Le radici africane
di Fabrizio Fattori
di Fabrizio Fattori
Veniamo tutti dall’Africa e ancor prima dalle scimmie antropomorfe di quelle regioni; “Purché non si sappia in giro” come affermò la moglie di Darwin alle prime certezze dello scienziato.
Forse questa diffidenza rende, ancora oggi, difficile riconoscere che le risorse e la forza lavoro di quel continente hanno contribuito enormemente allo sviluppo della modernità dell’occidente. Risorse e forza lavoro rimandano inevitabilmente all’aspetto più tragico e violento del colonialismo dove rapina e schiavitù ne hanno strutturato per secoli la fisionomia.
Le prime esplorazioni, del XV° secolo, fuori dal Mediterraneo hanno riguardato le coste dell’Africa occidentale, dove marinai iberici cercavano di ampliare i commerci spinti dalla ricerca delle favolose ricchezze ipotizzate a quelle latitudini. I primi avamposti, come Elmina, nell’odierno Ghana, hanno costituito il trampolino di lancio per le successive esplorazioni atlantiche ed asiatiche.
Le miniere d’oro di quelle regioni hanno finanziato i viaggi e le esplorazioni di Bartolomeo Diaz (1488) verso il sud del continente africano che hanno permesso a Vasco da Gama (1498) di raggiungere l’India e a Colombo (1492) di acquisire esperienze tali da spingerlo verso ovest e le Americhe.
I portoghesi divennero eminenti tra le nazioni grazie all’oro di Elmina e aprirono la strada ad altri in un forsennato susseguirsi di scoperte e conoscenze inimmaginabili. Certo l’arroganza dell’origine giudaico cristiana della cultura europea ha fortemente intriso le relazioni politiche ed economiche con l’Africa di ingiustizie inenarrabili dove il solo commercio degli schiavi ne sintetizza adeguatamente l’orrore.

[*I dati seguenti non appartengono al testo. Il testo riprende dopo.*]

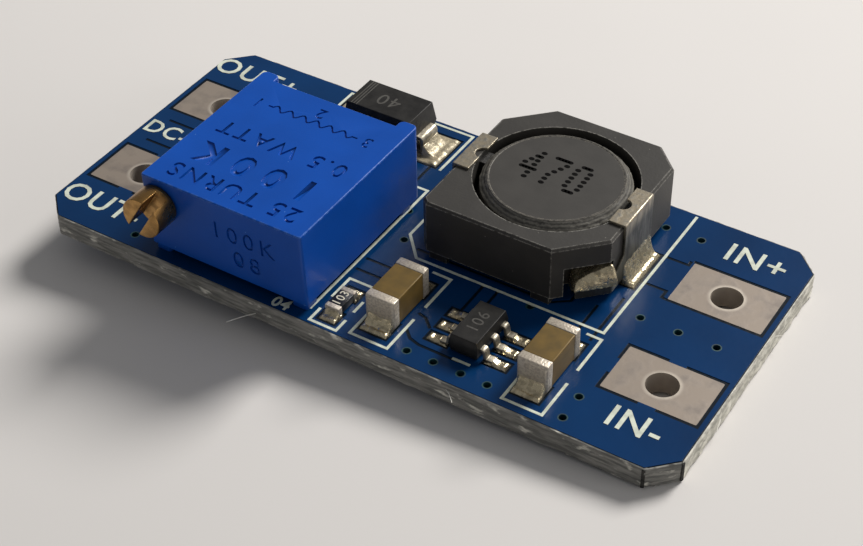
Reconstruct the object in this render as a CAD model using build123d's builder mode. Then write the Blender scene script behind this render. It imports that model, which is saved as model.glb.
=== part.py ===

Ma è indubbio che il contatto tra mondi ha generato un’accelerazione verso la modernità dove l’ampliarsi degli orizzonti ha implicato, inevitabilmente, una nuova apertura mentale, un nuovo modo di affrontare le molteplici complesse realtà superando provincialismi e retaggi medievali.
L’enorme ricchezza generata dalle risorse dei nuovi continenti e soprattutto l’economia delle piantagioni (canna da zucchero, cotone, tabacco, caffè..) innescarono il germe di un economia capitalista in senso moderno basata sull’industrializzazione delle produzioni e sull’ampliamento dei mercati di consumo.
Tutto questo al netto del riconoscimento dell’alto prezzo pagato dalle popolazioni subsahariane , deportate a milioni tra continenti e a milioni deceduti nelle condizioni peggiori. Fatto salvo alcuni episodi di “marronage” (fuga degli schiavi organizzati in comunità autonome) storicizzati in Brasile, Florida ed altri luoghi caraibici, l’energica opposizione al commercio da parte di alcune tribù del Benin o altre forme di resistenza passiva; il coinvolgimento forzoso delle masse di schiavi risultò essere sempre condotto sotto l’egida di una superiorità culturale ed organizzativa oltre che da soverchiante forza armata, e comunque avulsa totalmente da implicazioni morali.
Ci sono voluti secoli, l’apporto dell’illuminismo ed una sanguinosa guerra civile per ridare dignità umana a questi esseri che ancora, in molti luoghi del mondo, lottano perché vengano pienamente riconosciuti loro i meriti al progredire del mondo.